Aside from hand placement, the Pirates are also working on a load for Anderson at the plate.
“I’ve never really had a load before, and that’s going to help me with my strikeouts, and that’s going to help me with my power, and we’ve been working on that constantly. I’ve had a pretty good Spring so far.”
Anderson previously hit from the standstill position, rather than a load, which will allow him to generate momentum through his swing. Between the load, the hand adjustments, the general change in aggressiveness at the plate, and the move to the outfield, you could say that Anderson is a completely different player coming in to the 2011 season.

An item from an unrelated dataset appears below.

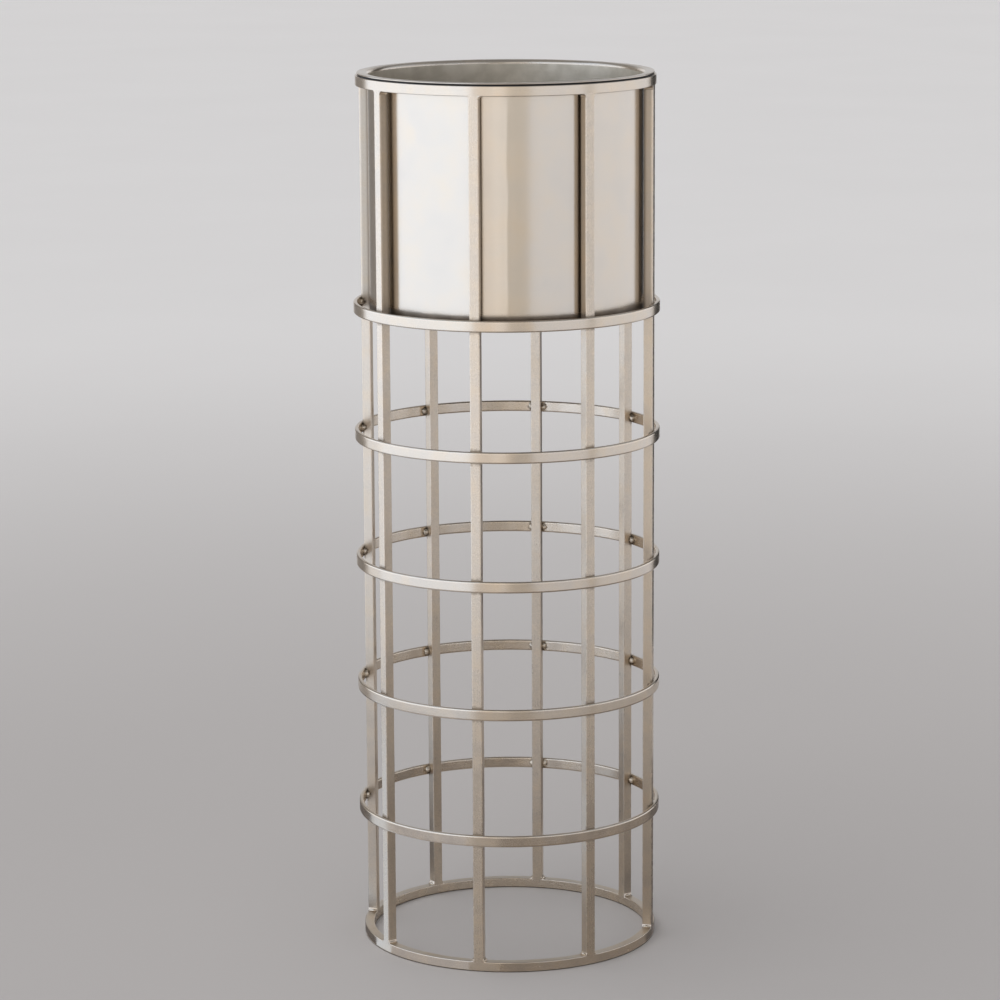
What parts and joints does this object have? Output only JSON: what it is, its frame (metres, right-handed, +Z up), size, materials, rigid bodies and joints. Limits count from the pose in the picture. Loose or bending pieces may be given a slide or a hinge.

“For me, at least, it’s good for me to learn other positions, and be able to take outfield as a position that I’m ok at,” Anderson said. “I take it as a good thing that I’m moving to the outfield because I can play outfield and first base, rather than first base.”
The Pirates have long term openings in the majors at first base and the outfield, so any sort of surprise season from Anderson would be a welcome sight. Anderson has definitely made the adjustments this off-season to try and get his career back on the right track. Now we just have to see if those adjustments will pay off in the form of fewer strikeouts and more power.